§ Given instruction
Write out the data again in full, exactly as it reads.
** START Collected data **
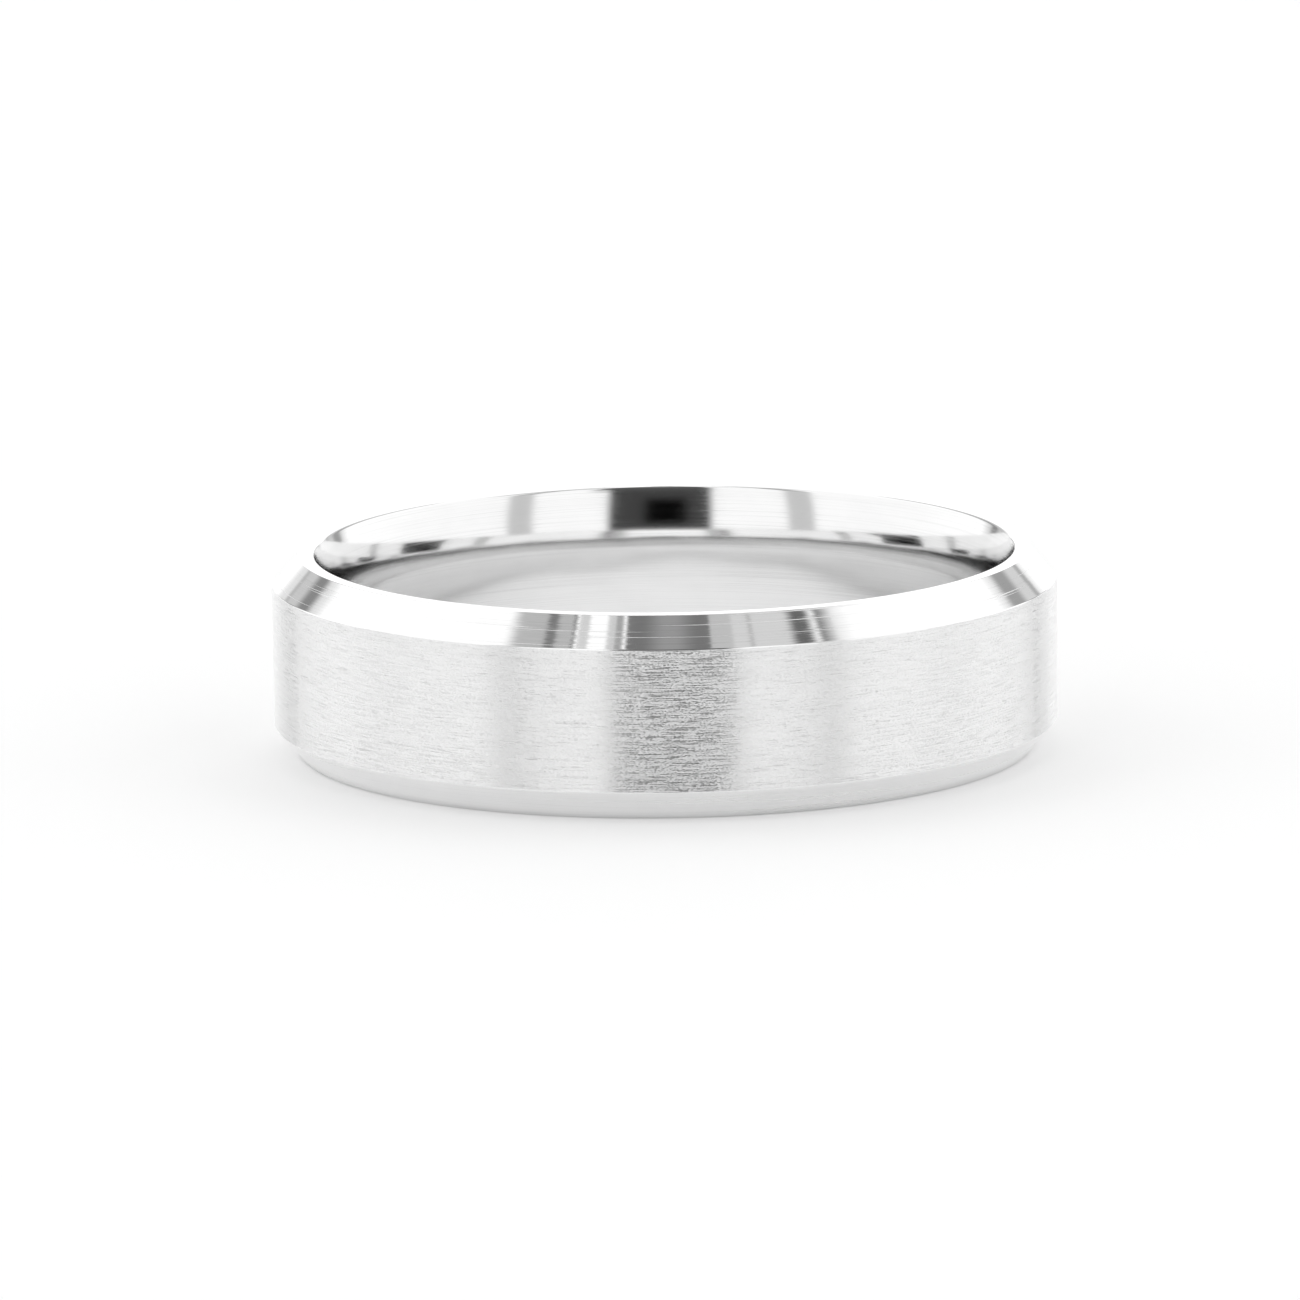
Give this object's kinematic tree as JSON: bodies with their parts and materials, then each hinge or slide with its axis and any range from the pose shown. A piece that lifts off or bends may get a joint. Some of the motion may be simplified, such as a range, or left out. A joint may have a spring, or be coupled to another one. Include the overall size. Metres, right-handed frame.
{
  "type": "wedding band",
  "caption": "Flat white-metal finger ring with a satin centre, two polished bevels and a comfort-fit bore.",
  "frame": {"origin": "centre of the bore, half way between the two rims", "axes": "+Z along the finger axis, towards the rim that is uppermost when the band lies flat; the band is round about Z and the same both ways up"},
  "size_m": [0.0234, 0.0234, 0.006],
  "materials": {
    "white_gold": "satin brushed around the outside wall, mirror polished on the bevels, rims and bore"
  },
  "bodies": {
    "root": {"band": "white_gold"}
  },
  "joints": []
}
** END Collected data **
§ Answer
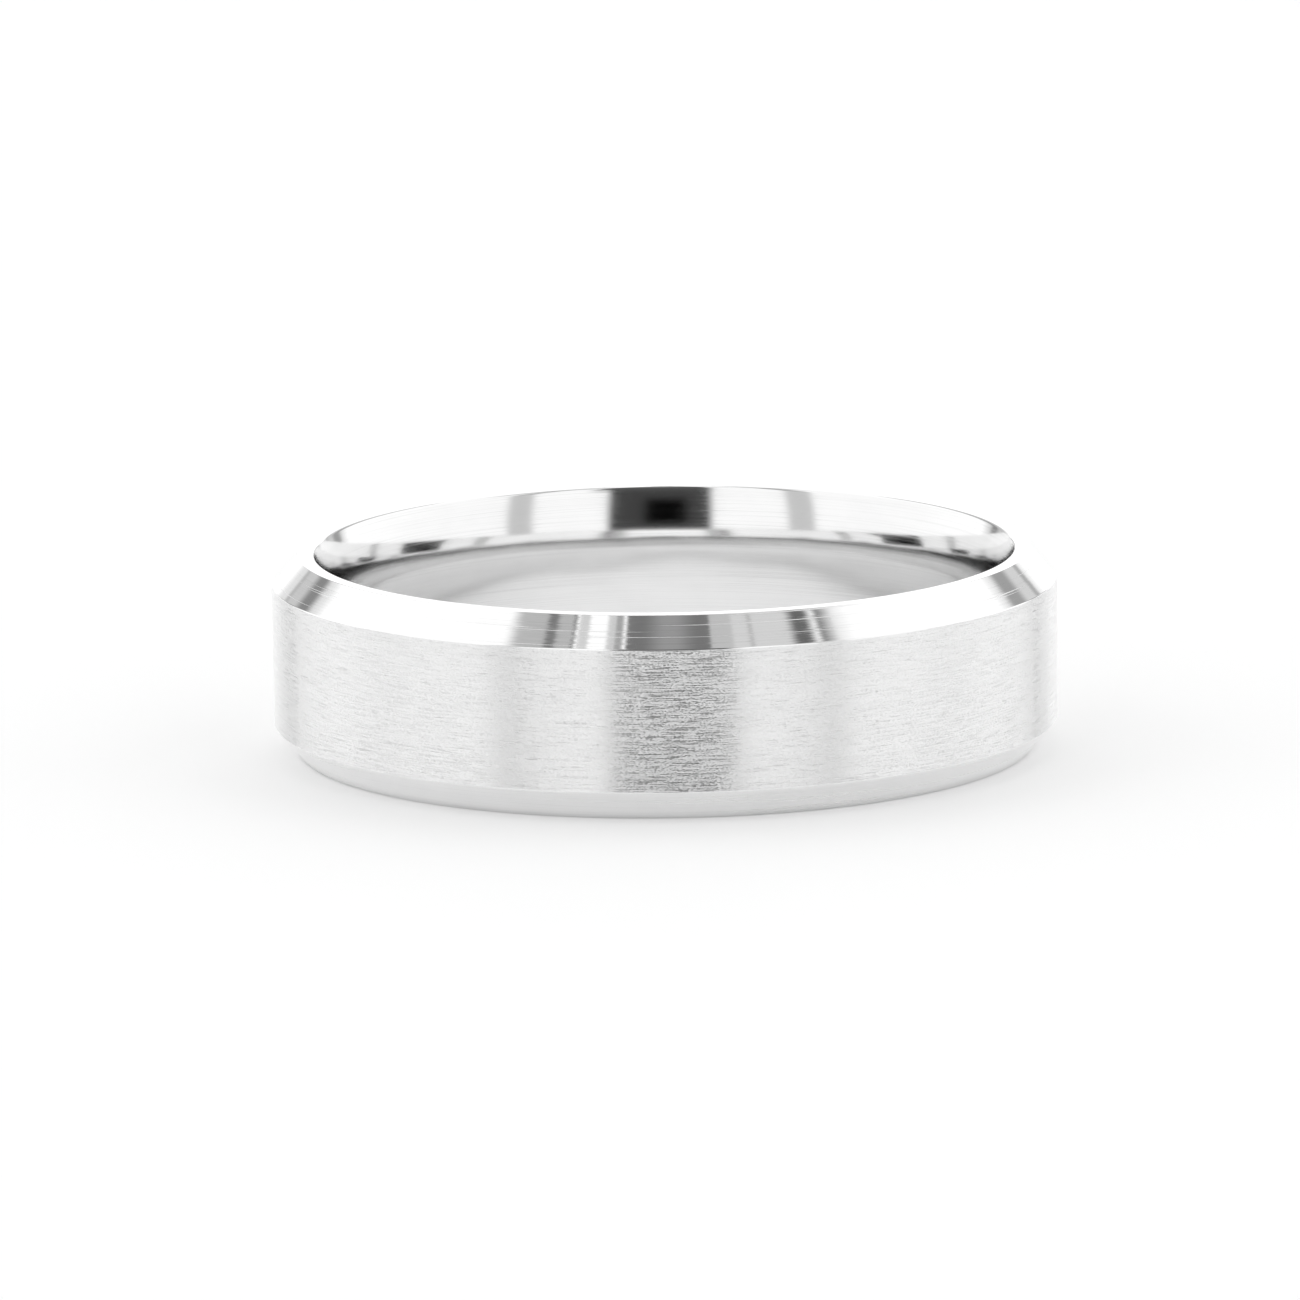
Give this object's kinematic tree as JSON: bodies with their parts and materials, then each hinge or slide with its axis and any range from the pose shown. A piece that lifts off or bends may get a joint. Some of the motion may be simplified, such as a range, or left out. A joint may have a spring, or be coupled to another one. Include the overall size. Metres, right-handed frame.
{
  "type": "wedding band",
  "caption": "Flat white-metal finger ring with a satin centre, two polished bevels and a comfort-fit bore.",
  "frame": {"origin": "centre of the bore, half way between the two rims", "axes": "+Z along the finger axis, towards the rim that is uppermost when the band lies flat; the band is round about Z and the same both ways up"},
  "size_m": [0.0234, 0.0234, 0.006],
  "materials": {
    "white_gold": "satin brushed around the outside wall, mirror polished on the bevels, rims and bore"
  },
  "bodies": {
    "root": {"band": "white_gold"}
  },
  "joints": []
}